The risk-benefit test allocates the burden of proof between plaintiffs and defendants. "[O]nce the plaintiff makes a prima facie showing that the injury was proximately caused by the product's design, the burden should appropriately shift to the defendant to prove, in light of the relevant factors, that the product is not defective." Barker, 20 Cal. 3d at 431. The relevant factors for determining whether a product is defective include "the gravity of the danger posed by the challenged design, the likelihood that such danger would occur, the mechanical feasibility of a safer alternative design, the financial cost of an improved design, and the adverse consequences to the product and to the consumer that would result from an alternative design." Id. A factfinder also may consider product warnings, but the presence or absence of a warning is not dispositive in finding liability. See Hansen v. Sunnyside Prods., Inc., 55 Cal. App. 4th 1497, 1516-17 (1997) (distinguishing the role of warnings in risk-benefit design defect claims from their role in failure to warn strict liability claims). Finally, when weighing risks and benefits, "the issue of a defective design is to be determined with respect to the product as a whole." Id. at 1513 (citation omitted).

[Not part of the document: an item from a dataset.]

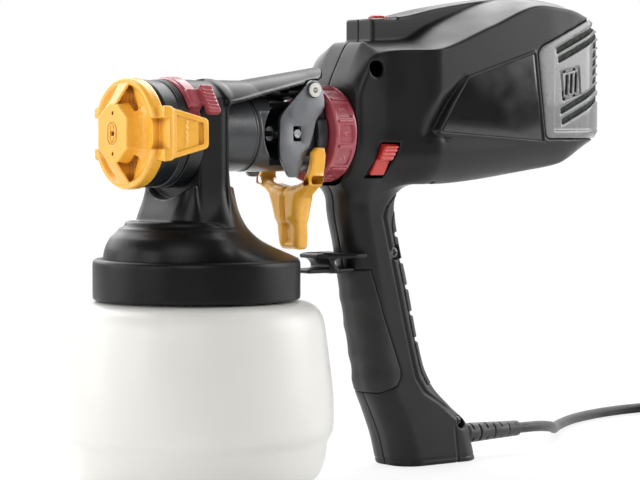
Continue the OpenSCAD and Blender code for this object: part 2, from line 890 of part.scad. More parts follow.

"In the context of products liability actions, the plaintiff must prove that the defective products supplied by the defendant were a substantial factor in bringing about his or her injury."Whiteley v. Philip Morris, Inc., 117 Cal. App. 4th 635, 696 (2004) (citations omitted). "A plaintiff need not establish that a defendant's product was the sole potential proximate cause of injury, but only that the defendant's conduct substantially contributed to the injury and the circumstances make it just to hold the defendant responsible for the consequences of the accident." Bunch v. Hoffinger Indus. Inc., 123 Cal. App. 4th 1278, 1302 (2004). Uncontroverted evidence establishes that (1) Calder pressed the "packer extend" button, causing the packer panel to retract and pinning Berry and (2) Calder attempted to reverse the retraction by using the extend control but he was unable change the panel's direction. In both events, the packer control system substantially contributed to Berry's injury, so as to establish the packer's design as a proximate cause of the accident. Despite such evidence, McNeilus argues that the packer's design was not a substantial cause of Berry's injury because he would not have been injured if he had followed lock out/tag out procedures. This argument conflates the concepts of "substantial factor" and "superseding cause." Soule, 8 Cal. 4th at 573 n. 9 (stating that superseding cause "absolves a tortfeasor, even though his conduct was a substantial contributing factor, when an independent event intervenes in the chain of causation, producing a harm of a kind and degree so far beyond the risk the original tortfeasor should have seen that the law deems it unfair to hold him responsible."). Even if the court construes McNeilus' argument to be a superseding cause defense, summary adjudication of the issue is not appropriate. Application of the defense requires findings as to the foreseeability of Berry's method of repair and failure to follow safety instructions, an issue disputed by the parties and their experts. See Def.'s SUDF ¶ 28.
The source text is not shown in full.